Personal information
- Full name: Braxton Rei Stone-Papadopoulos
- Born: 23 June 1995 (age 31) Scarborough, Ontario, Canada
- Home town: Pickering, Ontario, Canada
- Height: 170 cm (5 ft 7 in)
- Weight: 63 kg (139 lb)

Sport
- Sport: Freestyle wrestling
- Club: Team Impact Wrestling Club

Achievements and titles
- Highest world ranking: 2

Medal record
Women's freestyle wrestling
Representing Canada
Pan American Games
| Gold medal – first place | 2015 Toronto | 63 kg |
World U23 Championships
| Bronze medal – third place | 2017 Bydgoszcz | 58 kg |
Commonwealth Games
| Bronze medal – third place | 2014 Glasgow | 58 kg |
World Junior Wrestling Championships
| Silver medal – second place | 2013 Bulgaria | 58 kg |
| Bronze medal – third place | 2015 Brazil | 63 kg |

= Braxton Stone-Papadopoulos =

Canadian freestyle wrestler

Braxton Stone-Papadopoulos (born 23 June 1995) is a Canadian wrestler. She won a bronze medal at the 2014 Commonwealth Games. She has been in competition with fellow world champion teammate Justine Bouchard. She has been ranked number 2 in the world.

==Early life==

She initially earned a black belt in taekwondo by age 10. She started wrestling at age 10 and was coached initially by her uncle Stan Tzogas who had coached at the Olympic level.

== Career ==

She won the bronze medal at the 2014 Commonwealth Games. Following the games, she made the decision to move up a weight class to 63-kg after she experienced difficulty reaching the 58-kg weight limit.

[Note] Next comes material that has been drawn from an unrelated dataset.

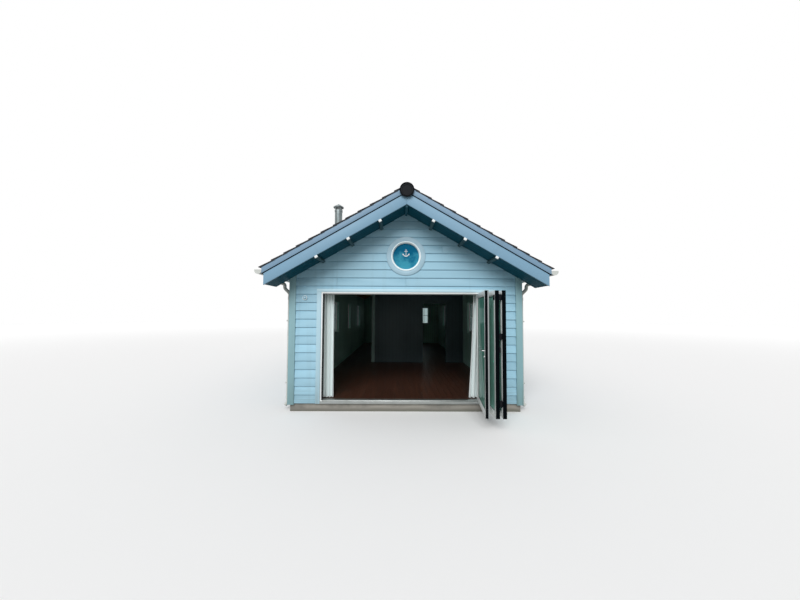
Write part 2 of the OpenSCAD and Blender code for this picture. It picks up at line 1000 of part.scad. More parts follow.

At the 2015 Pan American Games she won the gold medal in 63 kg category, defeating Katerina Vidiaux of Cuba 7–3.

In September 2015 Stone-Papadopoulos qualified a quota for Canada for the 2016 Olympic Games in Rio de Janeiro after placing fifth in the 63 kg category at the senior world championships. Ultimately, she was not selected to compete for the country at the 2016 Games.

In 2017, she won a silver medal at the 2017 World U23 Wrestling Championship in the 63 kg category. She defeated Petra Olli, Germany's Luzie Manzke and Moa Nygren of Sweden en route to the gold medal match, where she lost due to a last-moment throw by the winner, Ayana Gempei of Japan.